IoT Security: Discerning What’s Alarmist and Truly Alarming
To say IoT security changes everything would be an overstatement, but society’s increasing reliance on connected computers is steadily redefining risk.
Increased operational intelligence and productivity. Improved safety and asset management. Expanded automation. The Internet of Things has promised all of the above, but each of these promises comes with opportunities for abuse. Cyber-adversaries who breached, for instance, a smart factory could find a treasure trove of information for industrial espionage, while malware recently discovered in the Middle East underscores the potential of industrial IoT attacks to cause physical destruction and potential risk to workers within industrial facilities.
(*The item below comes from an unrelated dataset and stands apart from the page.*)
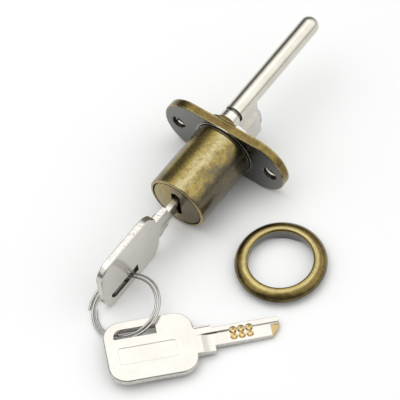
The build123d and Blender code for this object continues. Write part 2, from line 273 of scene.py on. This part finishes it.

The discovery of that malware, known as “Trisis” or “Triton,” however, was in itself not the first events driving home that risk. In 2007, researchers at the Idaho National Laboratory showed a cyberattack targeting an industrial turbine could ultimately cause it to self-destruct. The famous 2010 malware “Stuxnet” showed the feasibility of such an attack in the real world — at a nuclear enrichment facility in Iran. Similarly, a 2014 report from a German government body stated a steel mill in that country was hit with an advanced persistent threat attack that began with a spear-phishing and sophisticated social engineering ploy. The IoT security breach resulted in massive damages after the adversaries gained control over an oven at the steel mill. And then there was the 2015 Black Energy attack that shut down a portion of Ukraine’s power grid.